Seperti dalam kitab Majmu’ Syarh al-Muhazzab karya al-Nawawi disebutkan tentang termasuk puasa yang dianjurkan adalah puasa di bulan yang dimuliakan:
قَالَ أَصْحَابُنَا وَمِنْ الصَّوْمِ الْمُسْتَحَبِّ صَوْمُ اْلاَشْهُرِ الْحُرُمِ وَهيَ ذُو الْقَعْدَةِ وَذُو الْحِجَّةِ وَالْمُحَرَّمُ وَرَجَبُ وَأَفْضَلُهَا الْمُحَرَّمُ قَالَ الرُّويَانِيُّ فِي الْبَحْرِ أَفْضَلُهَا رَجَبُ وَهَذَا غَلَطٌ لِحَدِيثِ أَبِي هُرَيْرَةَ الَّذِي سَنَذْكُرُهُ إنْ شَاءَ الله تعالى ” اَفْضَلُ الصَّوْمِ بَعْدَ رَمَضَانَ شَهْرُ اللَّهِ الْمُحَرَّمُ”
“Murid-murid kami (Imam Syafi’i) berkata: Termasuk dari puasa yang disunnahkan adalah puasa di bulan-bulan yang dimuliakan; Dzulqa’dah, Dzulhijjah, Muharram, dan Rajab. Bulan yang paling mulia adalah bulan Muharram.

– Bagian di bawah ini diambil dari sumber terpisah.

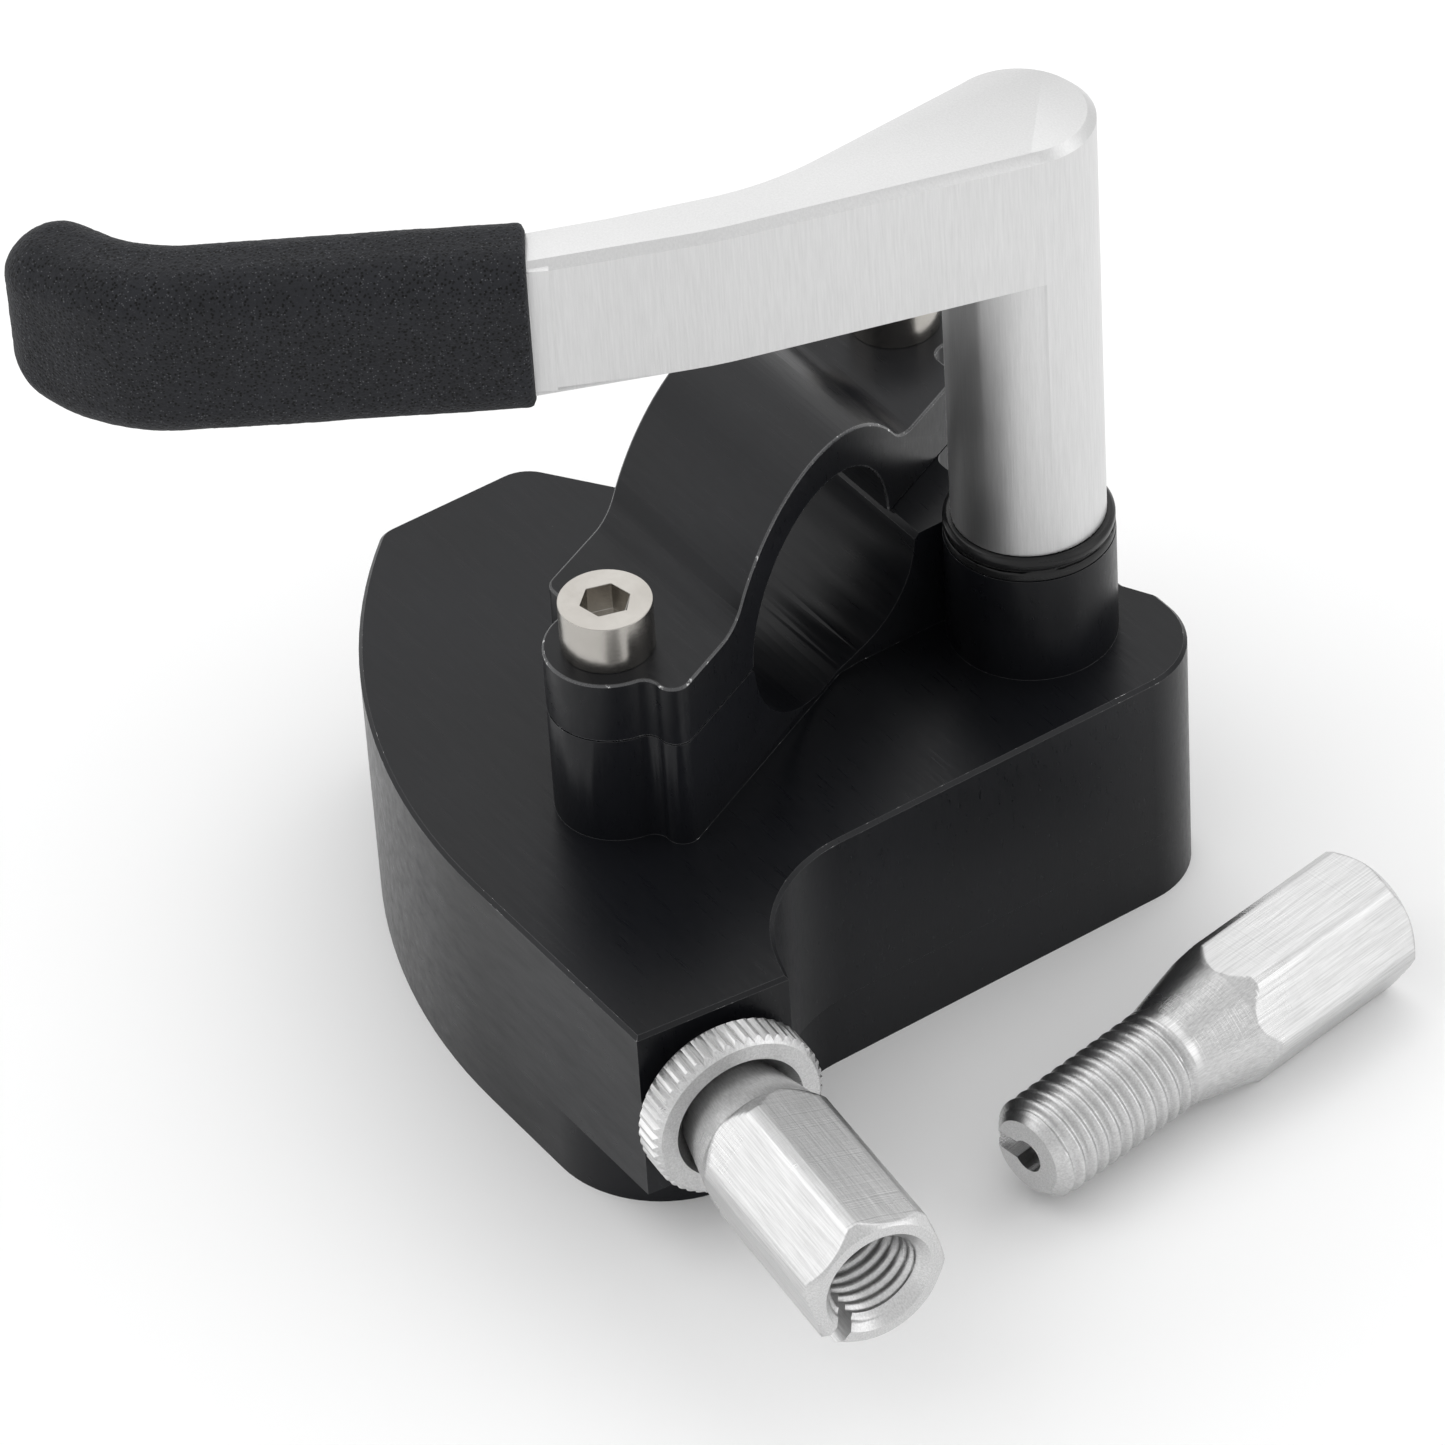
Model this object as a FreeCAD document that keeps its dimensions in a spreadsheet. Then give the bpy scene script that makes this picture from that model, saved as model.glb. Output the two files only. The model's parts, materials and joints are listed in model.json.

Imam al-Ruyani dalam kitabnya al-Bahr menyebutkan bahwa bulan yang paling mulia adalah bulan Rajab. Pendapat ini dibantahkan dengan adanya hadis yang diriwayatkan dari Abu Hurairah: ‘Puasa yang paling mulia setelah puasa Ramadhan adalah puasa di bulan Allah; Muharram.’” (al-Majmu’ Syarh al-Muhazzab, 6/386)
Ibn Hajar al-Haitami di dalam kitabnya al-Fatawa al-Fiqhiyyah al-Kubra dengan lantang membantah orang-orang yang mengatakan bahwa puasa Rajab termasuk bid’ah dan terlarang.
Beliau memang mengakui bahwa sebagian dalil tentang puasa Rajab adalah hadis maudlu’ (palsu), namun Ulama Mazhab Syafi’i tidak menggunakan dalil tersebut. Dan menyatakan:
وَقَدْ تَقَرَّرَ أَنَّ الْحَدِيثَ الضَّعِيفَ وَالْمُرْسَلَ وَالْمُنْقَطِعَ وَالْمُعْضَلَ وَالْمَوْقُوفَ يُعْمَلُ بِهَا فِي فَضَائِلِ الْأَعْمَالِ إجْمَاعًا وَلَا شَكَّ أَنَّ صَوْمَ رَجَبَ مِنْ فَضَائِلِ الْأَعْمَالِ فَيُكْتَفَى فِيهِ بِالْأَحَادِيثِ الضَّعِيفَةِ وَنَحْوِهَا وَلَا يُنْكِرُ ذَلِكَ إلَّا جَاهِلٌ مَغْرُورٌ
“Dan merupakan ketetapan bahwa hadis dla’if, mursal, munqathi’, mu’dlal, dan mauquf itu bisa diamalkan dalam hal fadhail al-a’mal secara ijma’. Tentunya tidak diragukan lagi bahwa puasa Rajab termasuk dari fadhail al-a’mal. Maka cukup berlandaskan pada hadis-hadis dha’if dan semisalnya. Dan tidak ada yang mengingkari kesimpulan ini kecuali orang yang bodoh yang tertipu.” (al-Fatawa al-Fiqhiyyah al-Kubra, 2/54)
Oleh karena itu, klaim bid’ah atau haram atas tradisi puasa di bulan Rajab tidak memiliki dasar yang kuat itu terbantahkan. Sehingga posisi Mazhab Syafi’i sama seperti Mazhab Hanafi dan Mazhab Maliki dalam hal kesunnahan berpuasa di bulan Rajab.